STATED TASK: Tally the lines below that contain the word "json", and give only that number.

== == ==

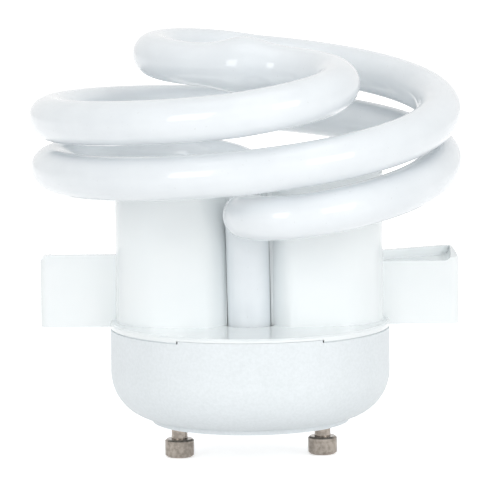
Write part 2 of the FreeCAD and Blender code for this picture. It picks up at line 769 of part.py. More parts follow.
def inductor():
    """Ballast inductor in the right lobe: ferrite frame, bobbin and winding on its middle limb."""
    low, inside = "boardTop + coreLimb", "coreHeight - 2 * coreLimb"
    wide, deep = "coreLength - 2 * coreLimb", "coreWidth + 2 * windingDepth"

    def centred(name, length, width, height, z):
        return block(name, length, width, height, "bulkPlace", "0", z)

    frame = centred("inductorFrame", "coreLength", "coreWidth", "coreHeight", "boardTop")
    window = centred("inductorWindow", wide, "2 * coreWidth", inside, low)
    limb = centred("inductorLimb", "coreCentre", "coreWidth", inside, low)
    finish("inductor_core", joined("inductor_core", [lessTool("inductorRing", frame, window), limb]))
    sleeve = ("coreCentre + 2 * bobbinWall", "coreWidth + 2 * bobbinWall", inside, low)
    solid = joined("bobbinSolid", [
        centred("bobbinPost", *sleeve),
        centred("bobbinFoot", wide, deep, "bobbinWall", low),
        centred("bobbinHead", wide, deep, "bobbinWall", f"{low} + {inside} - bobbinWall")])
    hole = centred("bobbinHole", "coreCentre", "coreWidth", inside, low)
    finish("inductor_bobbin", lessTool("inductor_bobbin", solid, hole))
    tall = f"{inside} - 2 * bobbinWall"
    coil = centred("windingBlock", wide, f"{deep} - bobbinWall", tall, f"{low} + bobbinWall")
    finish("inductor_winding", lessTool("inductor_winding", coil, centred("windingHole", *sleeve)))
    for across in (-1, 1):
        x = f"bulkPlace + {across} * coreCentre"
        leads.append(lead(f"inductorLead_{across + 1}", x, "0", "boardTop"))


def driveRing():
    """Small drive transformer: a ferrite ring with turns of wire through it."""
    ring = rod("ringDisc", "ringOuter", "ringHeight", "0", "-1 * ringRow", "boardTop + 2 * ringWire")
    hole = rod("ringHole", "ringInner", "3 * ringHeight", "0", "-1 * ringRow", "boardTop - ringHeight")
    finish("drive_ring_core", lessTool("drive_ring_core", ring, hole))
    turns = []
    for count in range(ringTurns):
        angle = 360.0 * count / ringTurns
        wall, x = "ringOuter - ringInner + 2 * leadFit", "(ringOuter + ringInner) / 2"
        long, tall = f"{wall} + 4 * ringWire", "ringHeight + 4 * ringWire"
        outer = block(f"ringTurn_{count}", long, "2 * ringWire", tall, x, "0", "0")
        inner = block(f"ringTurnGap_{count}", wall, "4 * ringWire", "ringHeight", x, "0", "2 * ringWire")
        turn = lessTool(f"ringLoop_{count}", outer, inner)
        turning = FreeCAD.Rotation(FreeCAD.Vector(0, 0, 1), angle)
        turn.Placement = FreeCAD.Placement(FreeCAD.Vector(), turning)
        place(turn, "0", "-1 * ringRow", "boardTop")
        turns.append(turn)
    finish("drive_ring_winding", group("drive_ring_winding", turns))


def transistor(label, side):
    """Flat power transistor standing on its leads, with a screw hole near its top."""
    x, y = f"{side} * transistorPlace", "-1 * transistorRow"
    body = block(label + "_body", "transistorWidth", "transistorThickness", "partHeight", x, y, "boardTop")
    hole = rod(label + "_hole", "transistorThickness / 2", "3 * transistorThickness", x,
               f"{y} + 1.5 * transistorThickness", "boardTop + partHeight - transistorThickness",
               FreeCAD.Vector(0, -1, 0))
    for across in (-1, 0, 1):
        leads.append(lead(f"{label}_lead_{across + 1}", f"{x} + {across} * transistorPitch", y, "boardTop"))
    return finish(label, lessTool(label, body, hole))


def boxCapacitor(label, size, height, x, y):
    """Film capacitor: a box with bevelled top edges on two leads. Its sizes share a first word."""
    body = doc.addObject("Part::Chamfer", label)
    body.Base = block(label + "_box", f"{size}Length", f"{size}Thickness", height, x, y, "boardTop")
    doc.recompute()
    shape, bevel = body.Base.Shape, mm("capacitorBevel")
    upper = [i for i, edge in enumerate(shape.Edges, 1) if edge.BoundBox.ZMax > shape.BoundBox.ZMax - 1e-4]
    body.Edges = [(i, bevel, bevel) for i in upper]
    for across in (-1, 1):
        leads.append(lead(f"{label}_lead_{across + 1}", f"{x} + {across} * {size}Pitch / 2", y, "boardTop"))
    return finish(label, body)


def lyingPart(name, radius, length, x, y, along):
    """A cylinder lying on the board along X or Y, centred on a spot."""
    way = FreeCAD.Vector(1, 0, 0) if along == "x" else FreeCAD.Vector(0, 1, 0)
    startX = f"{x} - ({length}) / 2" if along == "x" else x
    startY = f"{y} - ({length}) / 2" if along == "y" else y
    return rod(name, radius, length, startX, startY, f"boardTop + {radius}", way)


def rectifier():
    diodes = []
    for row in (-1, 1):
        for column in (-1, 1):
            x = f"-1 * diodePlace + {column} * diodeGap / 2"
            y = f"diodeRow + {row} * diodeRowGap / 2"
            name = f"diode_{row + 1}_{column + 1}"
            diodes.append(lyingPart(name, "diodeRadius", "diodeLength", x, y, "y"))
    return finish("rectifier_diodes", group("rectifier_diodes", diodes))


def lineChoke():
    """Drum core standing on the board, wound between its two flanges."""
    body = newBody("line_choke_core")
    turned(body, "drum", [
        ("0", "0"), ("drumRadius", "0"), ("drumRadius", "drumFlange"), ("drumWaist", "drumFlange"),
        ("drumWaist", "partHeight - drumFlange"), ("drumRadius", "partHeight - drumFlange"),
        ("drumRadius", "partHeight"), ("0", "partHeight")])
    x, y = "drumPlace", "drumRow"
    place(body, x, y, "boardTop")
    finish("line_choke_core", body)
    between = "partHeight - 2 * drumFlange"
    outer = rod("drumWireOuter", "drumRadius - leadRadius", between, x, y, "boardTop + drumFlange")
    inner = rod("drumWireInner", "drumWaist", "partHeight", x, y, "boardTop")
    finish("line_choke_winding", lessTool("line_choke_winding", outer, inner))
    for across in (-1, 1):
        leads.append(lead(f"drumLead_{across + 1}", f"{x} + {across} * drumPitch / 2", y, "boardTop"))


def fuse():
    body = lyingPart("fuse_resistor", "fuseRadius", "fuseLength", "fusePlace", "-1 * fuseRow", "x")
    return finish("fuse_resistor", body)


def thermistor():
    front = "thermistorRow - thermistorThickness / 2"
    disc = rod("thermistor", "thermistorRadius", "thermistorThickness", "0", front, "boardTop + thermistorRadius",
               FreeCAD.Vector(0, 1, 0))
    return finish("thermistor", disc)


def circuitBoard():
    """Round board with a hole for every lead that goes through it."""
    disc = rod("boardDisc", "boardRadius", "boardThickness", "0", "0", "ledgeLevel")
    holes = [rod(f"boardHole_{i}", radius, "3 * boardThickness", x, y, "ledgeLevel - boardThickness")
             for i, (x, y, radius) in enumerate(drilled)]
    return finish("circuit_board", lessTool("circuit_board", disc, joined("boardHoles", holes)))


ringTurns = 10
longestArc = 26  # degrees of the tube's bend that one pair of arcs follows
leads = []


def build():
    lowerHousing()
    basePin("base_pin_left", -1)
    basePin("base_pin_right", 1)
    upperHousing()
    glass = glassTube()
    for name, side in (("front", -1), ("rear", 1)):
        cement(f"tube_cement_{name}", side, glass)
        filamentLeads(f"filament_leads_{name}", side)
    mainsLead("mains_lead_left", -1)
    mainsLead("mains_lead_right", 1)
    bulkCapacitor()
    inductor()
    driveRing()
    transistor("transistor_left", -1)
    transistor("transistor_right", 1)
    boxCapacitor("tube_capacitor", "film", "partHeight", "0", "filmRow")
    boxCapacitor("start_capacitor", "start", "startHeight", "-1 * startPlace", "-1 * startRow")
    rectifier()
    lineChoke()
    fuse()
    thermistor()
    finish("component_leads", group("component_leads", leads))
    circuitBoard()


build()
doc.recompute()
for thing in doc.Objects:
    if any(word in thing.State for word in ("Invalid", "Error")):
        raise ValueError(f"{thing.Label} failed: {thing.State}")
for label, thing in finished.items():
    if thing.Shape.isNull() or not thing.Shape.isValid() or not thing.Shape.Solids:
        raise ValueError(f"{label} has no sound shape")

os.makedirs("parts", exist_ok=True)
for label, thing in finished.items():
    thing.Shape.exportStep(f"parts/{label}.step")
    print(f"{label}: {len(thing.Shape.Solids)} solids, {thing.Shape.Volume:.1f} mm3")
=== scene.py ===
import json
import math

import bmesh
import bpy
from mathutils import Matrix, Vector


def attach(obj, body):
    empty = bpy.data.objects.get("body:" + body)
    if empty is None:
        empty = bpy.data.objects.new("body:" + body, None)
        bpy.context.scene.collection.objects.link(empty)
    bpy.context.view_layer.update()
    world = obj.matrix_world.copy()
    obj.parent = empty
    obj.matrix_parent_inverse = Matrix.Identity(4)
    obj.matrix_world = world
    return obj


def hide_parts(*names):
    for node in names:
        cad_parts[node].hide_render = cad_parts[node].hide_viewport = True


mm = 0.001

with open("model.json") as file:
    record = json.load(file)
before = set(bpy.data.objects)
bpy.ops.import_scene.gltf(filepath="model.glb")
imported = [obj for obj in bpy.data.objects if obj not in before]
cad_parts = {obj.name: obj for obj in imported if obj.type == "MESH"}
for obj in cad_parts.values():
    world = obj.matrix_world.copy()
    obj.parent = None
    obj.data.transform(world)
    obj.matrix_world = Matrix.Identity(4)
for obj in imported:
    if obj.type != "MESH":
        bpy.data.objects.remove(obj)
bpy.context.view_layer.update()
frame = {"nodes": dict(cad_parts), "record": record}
scene = bpy.context.scene
print("frame loaded:", len(frame["nodes"]), "nodes")


def added(name, data):  # a new object in the scene
    made = bpy.data.objects.new(name, data)
    scene.collection.objects.link(made)
    return made


def bake(host):  # what the modifiers make of the host becomes its plain mesh
    bpy.context.view_layer.update()
    shape = host.evaluated_get(bpy.context.evaluated_depsgraph_get())
    mesh = bpy.data.meshes.new_from_object(shape)
    host.modifiers.clear()
    host.data = mesh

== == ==

EXPECTED ANSWER: 3